The other issue with QoS is that you have to shape/prioritize the outgoing traffic too, because you have VERY little control over the shaping of the incoming traffic. The only way you can shape the incoming traffic is by adjusting the TCP window sizes and dropping TCP packets. So you have no real way of shaping incoming UDP traffic.

Unfortunately I'm not sure what the QoS on the D-Link modems do. It could be that they're just marking the DSCP flag of the packet, and then basically relying on the upstream router to shape the traffic. If this is the case, then it is utterly useless with our ADSL infrastructure.
 
Cool thanks Pada, guess I will just disable it on my router seeing now that it's actually enabled.
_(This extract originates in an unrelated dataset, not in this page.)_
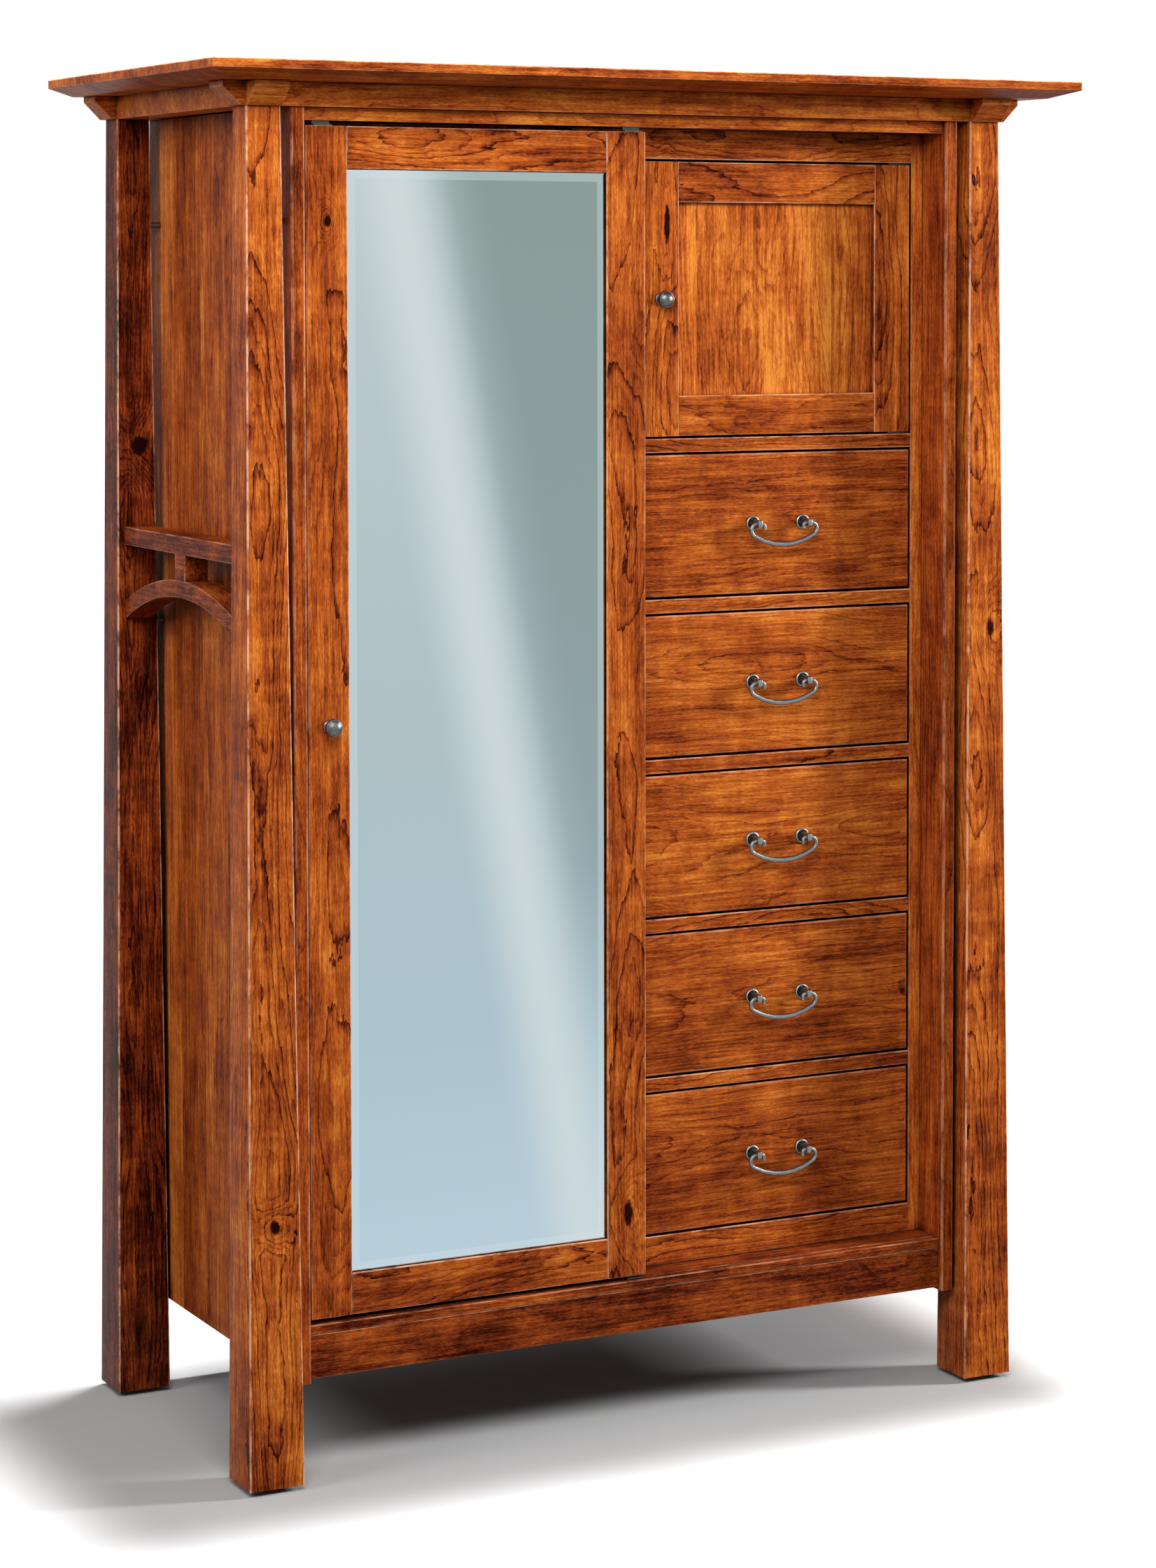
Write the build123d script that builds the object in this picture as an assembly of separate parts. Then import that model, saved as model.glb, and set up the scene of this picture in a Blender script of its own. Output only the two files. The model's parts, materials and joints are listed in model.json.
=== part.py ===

I took screenshots of the settings in my 2640u in an effort to help OP, his might be slightly different given the different types of firmware. Also I have edited the screenshots to show the options available from the drop down menus.

In order:

Quality of Service - 1
QoS - Queue Config - 2
QoS - Queue Configuration - 3
QoS - Classification - 4
QoS - Classification Add - 5

lol seeing that the OP doesn't need the help anymore I will leave this for anyone else who may need it to help someone else :D
 
Thank you for all the responses (I was actually caught by surprise) - I am going to mess around on my router this evening, get a few screenshots.
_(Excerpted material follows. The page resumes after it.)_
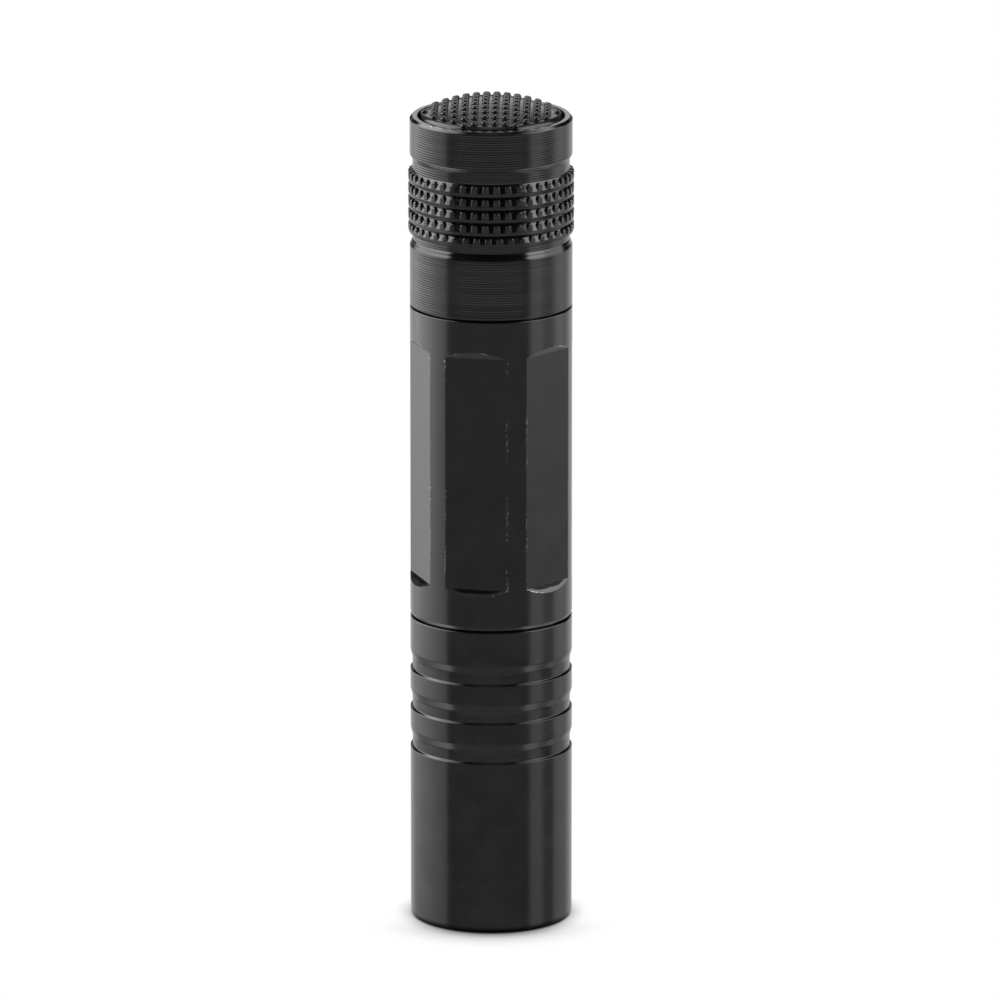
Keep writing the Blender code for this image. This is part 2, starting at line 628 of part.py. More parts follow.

I have a 384k line - when my downloads are active, my wife complains that her facebook doesnt work anymore.
So, the first step, is to give port 80 preference over the torrent port.

As I said, when I tried this last week, none of my networked devices could even ping the router.
 
mootieman:
with a 384kbps line, giving priority to certain traffic has a very limited effect, unless of course you limit the other traffic to a near halt.
 
Here is what I was expecting:

I currently download torrents at 30-40 kb/s. I have this running 24*7.

When I try to facebook over this same line, it is unusably slow - this only happens for 30 minutes or so per day.

So when I facebook, I want my torrents to slow down to a crawl, and facebook to get the 30-40kb/s.

The issue is that I want my router to do this dynamically so that I do not need to turn the freaking torrents off and on all the time.

I thought that QOS is the way to do this, saying that Torrents have a small priority on the line, and port 80 has a high priority.
 
I don't know of any router / QoS setup that will do that for you automatically.
Torrents are one of the most difficult things to shape.
 
maybe download using nzb's. i know i leave my nzb's running then the download automatic goes slower if someone loads a website, though maybe that happens at mweb side, i have no QoS setup.
 
hereticangel:
I have to pause/limit my NZB downloads if I want to browse websites (other than forums), because my NZB's will keep on going at 100kB/s on my 1Mbps Mweb uncapped.
When I use queues to give equal bandwidth to all my LAN PC's for Internet access, then my NZB's will download at like 50kB/s as soon as I start to download content (also at 50kB/s).

Automated QoS works wonderfully for splitting bandwidth between downloaders, but it doesn't work that well for gaming/browsing, because the gamers/browsers cannot use their full share of the bandwidth.